My passenger hesitated a bit before answering. I sensed some embarrassment here. "Uh... two thousand dollars."

"What!" I exclaimed, "you paid two thousand dollars for... a base!"

He laughed and said, "Yeah, I know, there's a sucker born every minute, right?"

And then one of the wives chimed in that not only that, they had also bought "Rolex" watches on the street earlier in the day and did I think they were real?

Oh my god! These people were from some movie where country bumpkins arrive in the big metropolis and within an hour have had their pockets picked clean by quick-talking, city-slicker con men. I decided to try a sales pitch of my own.
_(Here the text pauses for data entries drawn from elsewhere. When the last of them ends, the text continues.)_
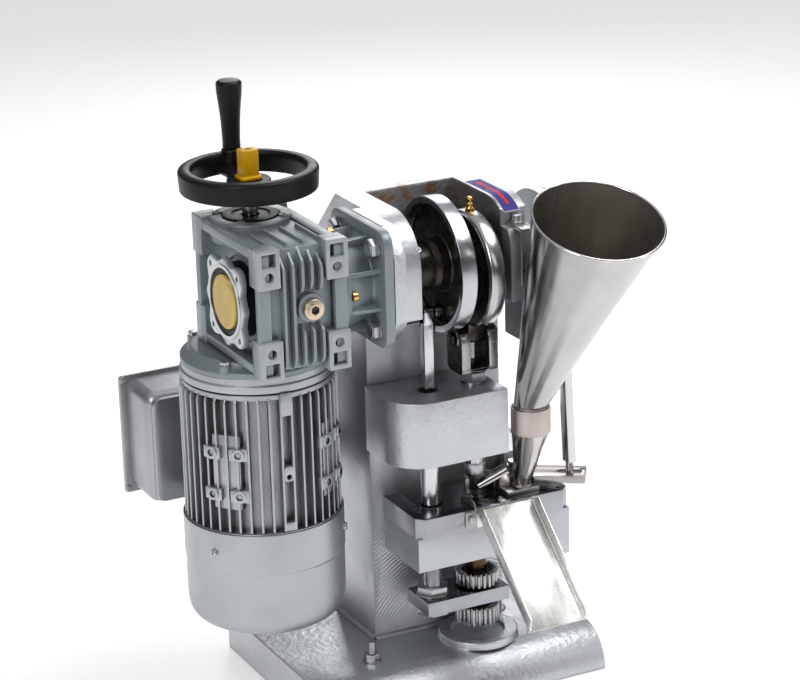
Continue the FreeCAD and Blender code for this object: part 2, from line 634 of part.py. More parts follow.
def build_motor():
    shield = cut(fuse(
        cyl("z", "-68", "8", "70"), cyl("z", "-73", "6", "66"),
        cyl("z", "frame_top", "-72-frame_top", "shield"), cyl("z", "frame_top-6", "6", "core-1")),
        cyl("z", "frame_top-7", "42", "16"))
    rear = cut(fuse(
        cyl("z", "frame_low-8", "7.8", "cowl-sheet"), cyl("z", "frame_low-0.3", "6.3", "core-1")),
        cyl("z", "frame_low-9", "20", "16"))
    group("end_shields", [shield, rear], MOTOR)
    barrel = cyl("z", "frame_low", "frame_top-frame_low", "core+2")
    fins = ring_of(size("fins"), lambda: box("core", "motor", "-0.9", "0.9", "frame_low", "frame_top"))
    pads = [box("-34", "34", "40", "73.5", "frame_low+4", "frame_top-36")]
    pads.append(box("-3", "25", "-74", "-50", "frame_low+2", "frame_low+16"))
    pads.append(box("-5", "25", "-74", "-50", "frame_low+50", "frame_low+64"))
    hollow = cyl("z", "frame_low-1", "frame_top-frame_low+2", "core-1")
    part("motor_frame", cut(fuse(barrel, *(fins + pads)), hollow), MOTOR)
    stator = cyl("z", "-200", "85", "core-1")
    part("stator", cut(stator, cyl("z", "-201", "87", "stator_in")), MOTOR)
    turned("rotor", "z", [
        ("-290", "0"), ("-290", "motor_shaft"), ("-198", "motor_shaft"), ("-198", "rotor"),
        ("-117", "rotor"), ("-117", "motor_shaft"), ("-23.5", "motor_shaft"), ("-23.5", "0")], MOTOR)
    blades = ring_of(7, lambda: box("12", "58", "-1.2", "1.2", "-282", "-254"))
    disc = fuse(cyl("z", "-286", "5", "58"), cyl("z", "-286", "32", "16"), *blades)
    part("fan", cut(disc, cyl("z", "-287", "34", "motor_shaft")), MOTOR)
    turned("fan_cowl", "z", [
        ("cowl_top", "cowl"), ("cowl_low+12", "cowl"), ("cowl_low+3", "cowl-8"),
        ("cowl_low", "cowl-24"), ("cowl_low", "9"), ("cowl_low+sheet", "9"),
        ("cowl_low+sheet", "cowl-24.5"), ("cowl_low+4.5", "cowl-9"),
        ("cowl_low+12.5", "cowl-sheet"), ("cowl_top", "cowl-sheet")], MOTOR)
    screws = []
    for i in range(3):
        screws.append(turned_block(120 * i - 128, (0, 0, 1), (0, 0, 0),
                                   cyl("x", "cowl", "2.5", "3.2", "0", "cowl_top-20")))
    for x in ("-84.5", "78.5"):
        for z in ("-232.5", "-121.5"):
            screws.append(cyl("y", "128", "2.2", "2.6", x, z))
    for y, z in (("0", "46.8"), ("0", "-46.8"), ("-46.8", "0"), ("46.8", "0")):
        screws.append(cyl("x", "hub_half+6", "6", "2.6", "(%s)-worm_y" % y, z))
    group("cover_screws", screws, MOTOR)


def build_terminal_box():
    left, right = "-81", "75"
    body = cut(
        box(left, right, "73.5", "126", "-232", "-122"),
        box(left + "+sheet", right + "-sheet", "75", "127", "-232+sheet", "-122-sheet"),
        cyl("x", right + "-3", "5", "8", "100", "-205"), cyl("z", "-233", "12", "cowl+0.4"))
    part("terminal_box", body, MOTOR)
    lid = fuse(
        box("-88", "82", "126", "128", "-236", "-118"),
        box("-82", "76", "128", "131", "-231", "-123"))
    part("terminal_lid", lid, MOTOR)
    part("cable_gland", cut(fuse(
        cyl("x", right + "-3.2", "8", "8", "100", "-205"), hexa("x", right, "6", "22", "100", "-205"),
        cyl("x", right + "+6", "12", "9", "100", "-205")),
        cyl("x", right + "-4", "30", "5.5", "100", "-205")), MOTOR)


# ---------------------------------------------------------------- boot, hopper and rocker

def loft(r_top, r_low, grow):
    """A slanted funnel between two circles."""
    low = fresh("Part::Circle")
    bind(low, Radius=r_low)
    put(low, "neck_x", "neck_y", "neck_z-%s" % grow)
    high = fresh("Part::Circle")
    bind(high, Radius=r_top)
    high.Placement = FreeCAD.Placement(V(), FreeCAD.Rotation(V(1, 0, 0), size("mouth_tilt")))
    high.setExpression("Placement.Rotation.Angle", ex("mouth_tilt"))
    put(high, "mouth_x", "mouth_y-%s*0.35" % grow, "mouth_z+%s" % grow)
    obj = fresh("Part::Loft")
    obj.Sections = [low, high]
    obj.Solid = True
    obj.Ruled = True
    return obj


def slant(x0, y0, z0, x1, y1, z1, r0, r1):
    """A straight taper between two points, by their plain sizes."""
    start, end = V(x0, y0, z0), V(x1, y1, z1)
    obj = fresh("Part::Cone")
    obj.Radius1, obj.Radius2, obj.Height = r0, r1, (end - start).Length
    obj.Placement = FreeCAD.Placement(start, FreeCAD.Rotation(V(0, 0, 1), end - start))
    return obj


def build_boot():
    skin = size("hopper_sheet")
    part("hopper", cut(loft("mouth", "neck", 0), loft("mouth-hopper_sheet", "neck-hopper_sheet", 0.01)))
    foot = (size("spout_x"), size("spout_y"), size("arm_low"))
    throat = (size("neck_x"), size("neck_y"), size("neck_z") - 0.3)
    wide, narrow = size("band"), 8.5
    sleeve_low = (size("neck_x"), size("neck_y") + 1, size("neck_z") - 26)
    outer = fuse(slant(*foot, *sleeve_low, narrow, wide), slant(*sleeve_low, *throat, wide, wide))
    deeper = (foot[0], foot[1] - 0.1, foot[2] - 0.5)
    higher = (throat[0], throat[1], throat[2] + 0.6)
    inner = fuse(
        slant(*deeper, *sleeve_low, narrow - skin, wide - skin),
        slant(*sleeve_low, *higher, wide - skin, wide - skin))
    floor = box("spout_x-20", "spout_x+20", "spout_y-20", "spout_y+20", "arm_low-10", "arm_low+0.1")
    part("hopper_spout", cut(outer, inner, floor))


def build_shoe():
    rise = "table_top+0.3"
    scoop = cut(
        fuse(
            cyl("z", rise, "15", "17", "8", "2"),
            box("8", "boot_x+8", "-24", "14", rise, "arm_low")),
        cyl("z", rise + "-1", "20", "13", "8", "2"),
        box("-14", "22", "-30", "2", rise + "-1", "table_top+30"),
        cyl("z", rise + "-1", "30", "boot_pin+0.06", "boot_x", "boot_y"),
        cyl("z", rise + "-1", "30", "7.3", "spout_x", "spout_y"))
    part("boot_shoe", scoop)
    centre = (size("boot_x"), size("boot_y"), 0)
    top = "arm_low+arm_thick"
    blank = fuse(
        box("boot_x-14", "boot_x+66", "boot_y-14", "boot_y+14", "arm_low", top),
        box("boot_x-14", "boot_x+18", "boot_y-24", "boot_y+14", "arm_low", top))
    slot = fuse(
        box("boot_x+43", "boot_x+58", "boot_y-4.6", "boot_y+4.6", "arm_low-1", top + "+1"),
        cyl("z", "arm_low-1", "arm_thick+2", "4.6", "boot_x+43", "boot_y"),
        cyl("z", "arm_low-1", "arm_thick+2", "4.6", "boot_x+58", "boot_y"))
    nick = box("boot_x+60", "boot_x+67", "boot_y+4", "boot_y+9", "arm_low-1", top + "+1")
    plate = turned_block(-LINK_ANGLE, (0, 0, 1), centre, cut(blank, slot, nick))
    collar = cyl("z", "arm_low", "table_top+18-arm_low", "9", "boot_x", "boot_y")
    part("boot_arm", cut(
        fuse(plate, collar),
        cyl("z", "arm_low-1", "30", "boot_pin+0.06", "boot_x", "boot_y"),
        cyl("z", "arm_low-1", "arm_thick+2", "12", "spout_x", "spout_y-1.5")))


LINK_ANGLE = 33.7


def build_rocker():
    pivot = (0, size("rock_y"), size("rock_z"))
    low = box("rock_left", "rock_right", "rock_y-6", "rock_y+6", "206", "rock_z")
    high = box("rock_left", "rock_right", "rock_y-6", "rock_y+6", "rock_z", "rock_z+79")
    low_turned = turned_block(-4.17, (1, 0, 0), pivot, low)
    high_turned = turned_block(17.7, (1, 0, 0), pivot, high)
    mid = "(rock_left+rock_right)/2"
    link = cyl("z", "arm_low+0.5", "22", "link", mid, "link_y")
    boss = cyl("x", "rock_left", "rock_right-rock_left", "10", "rock_y", "rock_z")
    head = cyl("x", "rock_left", "rock_right-rock_left", "7", "-track_at", "shaft_z")
    bore = cyl("x", "rock_left-1", "rock_right-rock_left+2", "rock_pin+0.06", "rock_y", "rock_z")
    roller = cyl("x", "cam_right-track_deep+0.8", "5", "5", "-track_at", "shaft_z")
    pin = cyl("x", "cam_right-track_deep+1", "rock_left-cam_right+track_deep", "2.5", "-track_at", "shaft_z")
    arms = fuse(low_turned, high_turned, link, boss, head, roller, pin)
    part("rocker_arm", cut(arms, bore))


build_base()
build_column()
build_head()
build_guide()
build_table()
build_brackets()
build_chute()
build_shaft()
build_strap()
build_ram()
build_lifter()
adjusting_gear("upper_gear", "lift_top+2", "lift_top+15")
adjusting_gear("lower_gear", "lift_top-37", "lift_top-20")
build_reducer()
build_worm()
build_handwheel()
build_handle()
build_motor()
build_terminal_box()
build_boot()
build_shoe()
build_rocker()

doc.recompute()
for obj in doc.Objects:
    if "Invalid" in obj.State or "Error" in obj.State:
        raise RuntimeError("broken object %s %s %s" % (obj.Name, obj.Label, obj.State))
for obj in PARTS:
    if obj.Shape.isNull() or not obj.Shape.isValid():
        raise RuntimeError("bad shape " + obj.Label)
    obj.Shape.exportStep("parts/%s.step" % obj.Label)
print(len(PARTS), "sub-parts")
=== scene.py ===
"""A bench tablet press: the visual model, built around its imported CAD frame."""

import json
import math

import bmesh
import bpy
from mathutils import Matrix, Vector


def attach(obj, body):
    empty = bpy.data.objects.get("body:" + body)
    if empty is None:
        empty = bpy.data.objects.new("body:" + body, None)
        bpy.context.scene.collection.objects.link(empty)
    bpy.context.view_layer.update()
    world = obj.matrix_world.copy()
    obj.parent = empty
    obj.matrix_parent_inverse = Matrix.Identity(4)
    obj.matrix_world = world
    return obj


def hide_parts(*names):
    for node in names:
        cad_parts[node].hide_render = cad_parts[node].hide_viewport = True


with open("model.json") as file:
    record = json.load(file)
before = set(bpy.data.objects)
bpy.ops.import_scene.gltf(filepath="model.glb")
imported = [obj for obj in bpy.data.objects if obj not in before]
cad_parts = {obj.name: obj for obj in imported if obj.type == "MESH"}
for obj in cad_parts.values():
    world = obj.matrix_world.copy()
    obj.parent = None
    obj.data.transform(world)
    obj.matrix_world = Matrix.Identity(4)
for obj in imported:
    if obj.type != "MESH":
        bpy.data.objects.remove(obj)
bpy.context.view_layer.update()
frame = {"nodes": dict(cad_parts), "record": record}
NODES = frame["nodes"]
BODY_OF = {node: body for body, group in frame["record"]["behaviour"]["bodies"].items() for node in group}
SLOT_OF = {s["node"]: s["material_slot"] for s in frame["record"]["subparts"]}
MM = 0.001


# ---------------------------------------------------------------- materials

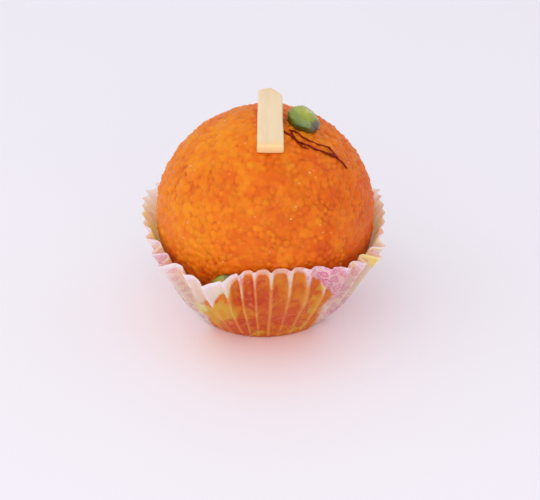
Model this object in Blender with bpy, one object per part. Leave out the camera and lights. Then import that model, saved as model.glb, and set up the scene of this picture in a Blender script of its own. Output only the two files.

"Did you know," I asked, "that the city council has approved a plan to sell shares in the Brooklyn Bridge? It's going to be like a condominium. It will be owned by private investors who then will be able to charge a toll for crossing it and the profits will go to the shareholders."

"Really?"

"Yeah, and they have authorized certain veteran cab drivers to accept application fees. If you give me your names and mailing addresses, along with the fee of a hundred dollars, I will see that the forms are sent to you. So... do you want to buy a piece of the Brooklyn Bridge?"

There was what is called in the theater a "pregnant pause".

They looked at me. I looked at them. And then told them that I was kidding. Of course!

Not that they really believed me anyway. They weren't that stupid. In fact, they may not have been stupid at all. The man on my right went on to tell me that his two grand also bought A-Rod's actual signature on the base, a hologram on the base that is the same hologram that was used to identify the ball that was hit by A-Rod for the 500th homer, and a certificate from Major League Baseball that verifies that this was the base used in that particular game. In the crazy world of baseball memorabilia, the damned thing may already be worth more than he paid for it.

Maybe that's why the man who bought third base never stopped smiling.